Monday's meeting also firmed up plans to create a Franco-German-Polish military "battlegroup" by 2014 to be deployed in EU crisis-management missions.

But France and Germany said they will press ahead with tighter co-operation among eurozone countries despite Poland's earlier warning that this would create a "two-speed" EU.

"We told President Komorowski that since the 17 states in the euro zone have a common currency, it's normal they should meet to discuss matters related to that currency," Mr Sarkozy said on plans to hold eurozone-exclusive summits. "Eurozone countries can meet separately to discuss matters relating to the euro," Ms Merkel said.

The two leaders added that Poland could already join their 'Pact for Competitiveness' - a blueprint for joint budgetary planning among the group-of-17 - even though it is unlikely to adopt the euro until 2015.

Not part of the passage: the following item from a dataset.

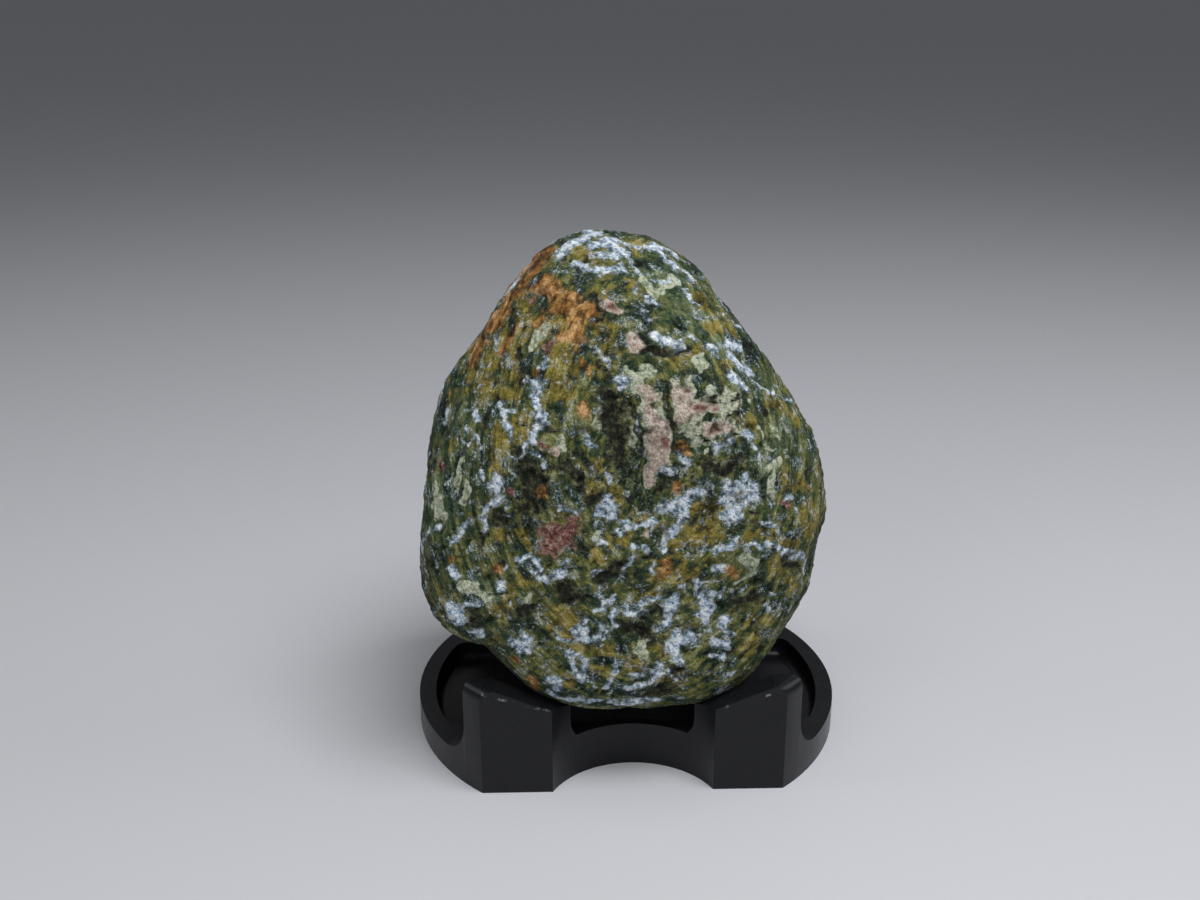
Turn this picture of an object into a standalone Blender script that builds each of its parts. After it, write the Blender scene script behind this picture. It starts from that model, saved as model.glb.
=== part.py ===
"""Viewing stone on a black moulded stand.

A natural boulder, broad below and narrow at the crown, rests between the four posts of a
low round stand. The stand is one moulding: a round dish cut flat at the front and back,
with a hollowed bay in each flat side and a post at each corner. Metres, +Z up. The origin
is on the table under the middle of the stand, and the front of the stand faces -Y.
"""
import math

import bmesh
import bpy
from mathutils import Vector, noise

MM = 0.001

# Stand, in metres
STAND_RADIUS = 82.5 * MM        # round outline at the left and right
FLAT_FACE = 61.5 * MM           # the front and back are cut flat this far from the middle
POST_HEIGHT = 42.4 * MM
POST_TOP_ROUND = 4.0 * MM       # rounding of the posts' outer top corner
POST_BACK = 52.5 * MM           # the posts' inner face, from the middle of the stand
POST_END = 57.0 * MM            # where the inner face starts to turn round the outer end
POST_END_ROUND = 5.0 * MM
RIM_HEIGHT = 11.0 * MM          # level rim at both sides
RIM_FILLET = 13.0 * MM          # hollow sweep from the rim up into a post
BAY_RADIUS = 32.7 * MM          # hollowed bay between the two posts of one side
BAY_CENTRE = 76.0 * MM
WEB_THICKNESS = 3.5 * MM        # low wall that closes the foot of a bay
WEB_HEIGHT = 17.0 * MM
SEAT_INNER = (29.2 * MM, 33.5 * MM)     # across and up: where a post's sloping top ends
SEAT_OUTER = (50.5 * MM, 42.4 * MM)     # across and up: where it starts
DISH_RADIUS = 76.0 * MM         # sunk floor inside the rim
DISH_HALF_DEPTH = 32.0 * MM
DISH_FLOOR = 3.5 * MM
DISH_FILLET = 6.5 * MM
EDGE_ROUND = 0.7 * MM
BEYOND = 100.0 * MM             # how far cutters run past what they cut
TOUCH = 0.01 * MM               # places closer than this are the same place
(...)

But Mr Sarkozy warned that Polish hopes to keep EU "cohesion" money flowing to poor regions in eastern Europe are out of step with the times. "Everybody must understand there's a need to reduce deficits of individual countries, so we cannot have a different approach to the EU budget than to national budgets," he said.

France, Germany and Poland first began to meet in what became known as the "Weimar Triangle" format in 1991 to help prepare the former Communist country to join Nato. The Wilanow event was the first one since 2008 however, when the late Polish president Lech Kaczynski abruptly cancelled a summit because German magazine Die Tageszeitung called him a "potato."